The patterns came from months of reading docker compose logs on production boxes I run, categorising recurring probe paths, and testing regex candidates against a corpus of real scanner traffic. No roundup, no curated Owasp list. Every category in the ruleset was in the access log of a small site enough times to earn its place. The shape stabilises fast because scanners recycle attack classes; once you have a month of noise, the categories barely move. I keep the list current by re-reading the logs on new CVEs.

Why does `hono-honeypot` return `410 Gone` instead of `404`?

A 410 Gone is a stronger signal than a 404 Not Found. Google and Bing de-index 410 URLs faster because the status explicitly says the resource will not return, so scanner-discovered URLs drop out of crawl queues quickly. A 404 leaves URLs in the queue for retry. The body is empty to save bandwidth and to deny scanners a fingerprint surface. The status is configurable if a specific deployment needs 404 or 403, but the default is deliberate and worth keeping.

Does the honeypot ever block real users or search engine crawlers?

The pattern set uses smart anchoring to avoid blocking legitimate app routes; /admin at the root is blocked, but /api/admin inside an actual admin API namespace is allowed. Known search and AI crawlers (Googlebot, Bingbot, ClaudeBot, GPTBot, Perplexity, and the rest of the 2026 allowlist) get the same 410 on honeypot paths so they de-index the probe URLs, but they never accumulate strikes and never get banned. Banning a real Googlebot IP would torch a site's SEO for 24 hours; the allowlist is the guardrail.

Do I need Redis to use the strike and ban feature?
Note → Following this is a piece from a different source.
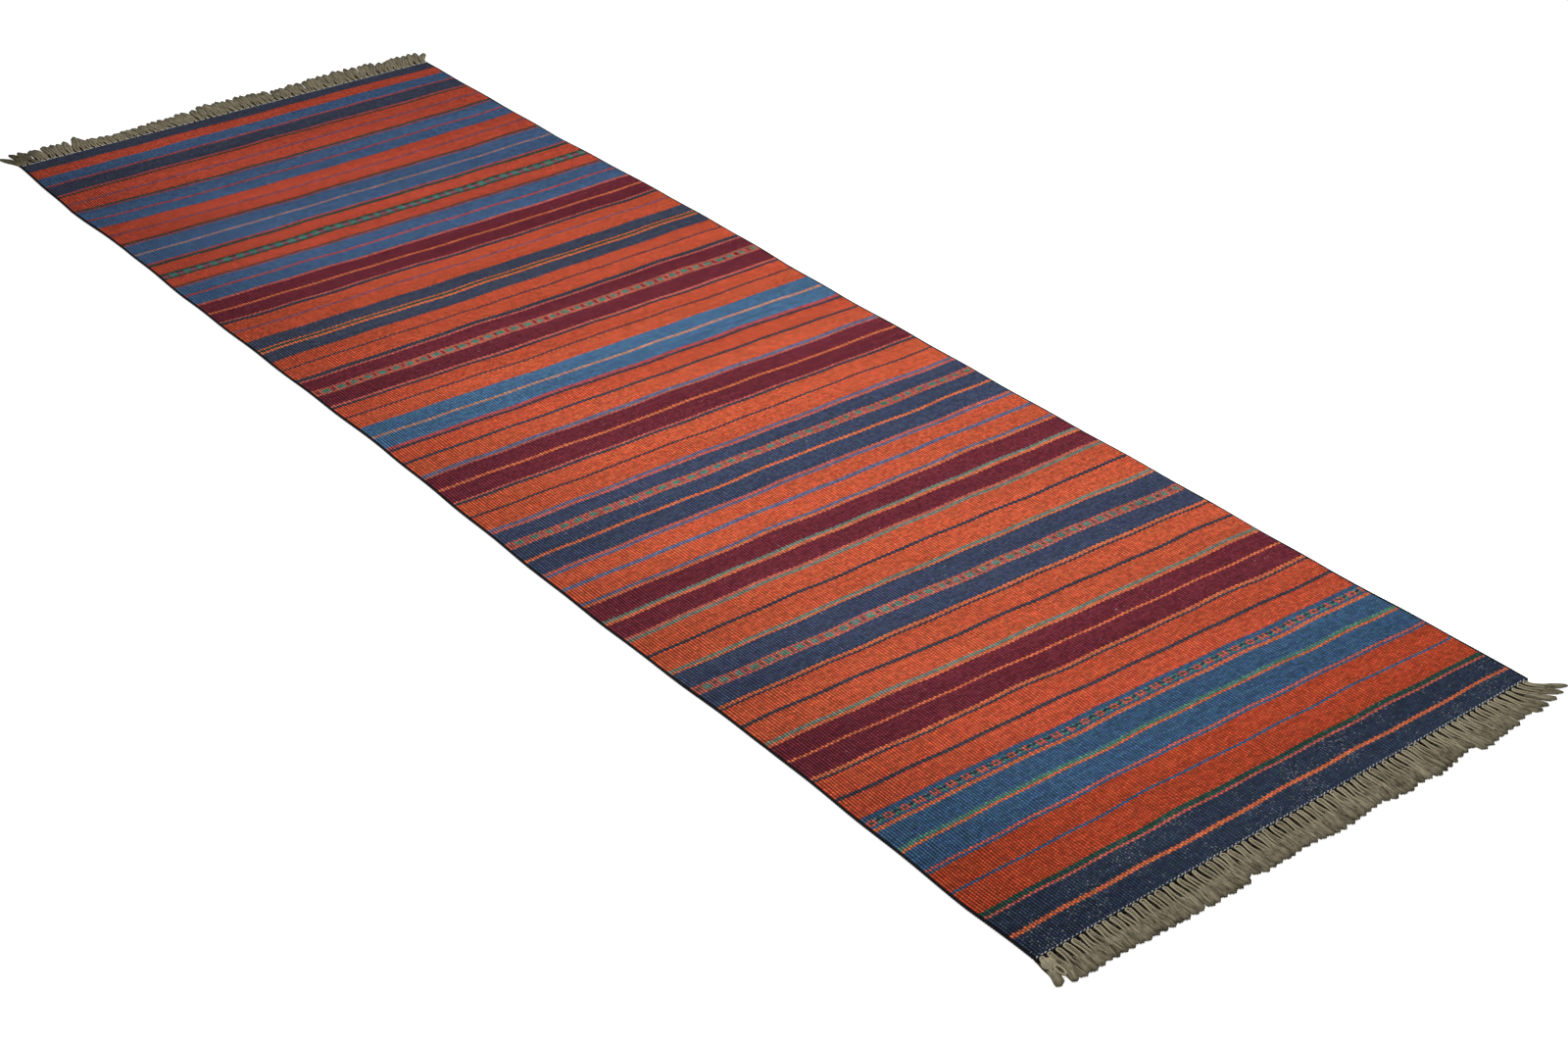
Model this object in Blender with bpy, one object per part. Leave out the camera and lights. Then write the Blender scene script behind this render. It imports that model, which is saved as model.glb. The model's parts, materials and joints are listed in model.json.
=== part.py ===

No. The package ships with a MemoryStore that works for single-node deployments out of the box. The strike-and-ban system is opt-in; the default middleware is stateless. When you do want distributed banning across a load-balanced deployment, the HoneypotStore interface is two methods and the README includes a worked ioredis example using INCR, EXPIRE, and SETEX to implement the strike window and the ban TTL. Any KV store with atomic increment can back it: Redis, Cloudflare KV, Deno KV, or a custom adapter.

Why ship an `AGENTS.md` file in an open-source npm package?

Because in 2026, the plurality of contributors opening an open-source package for the first time are AI coding agents, and the repo that encodes its own rules gets better work done inside it. AGENTS.md lists the load-bearing files, the parts that are free to change, the test matrix across runtimes, and the rule for adding a pattern without widening false positives. The payoff is measurable in cleaner pull requests and drastically less context-gathering when Claude Code or Cursor opens the repo. Every npm package I ship now includes one by default.

Where is the source code and how do I contribute?

The package is MIT licensed and lives at github.com/ph33nx/hono-honeypot. Issues and pull requests are welcome. The repo layout is intentionally flat: patterns in one file, the middleware in another, the store interface in a third, runtime test matrices in a CI workflow. Reading the AGENTS.md at the root before opening a PR saves time; it documents which files are load-bearing and how the test matrix maps to the supported runtime list. Pattern contributions should come with a reference attack class and a note on false-positive risk before they land.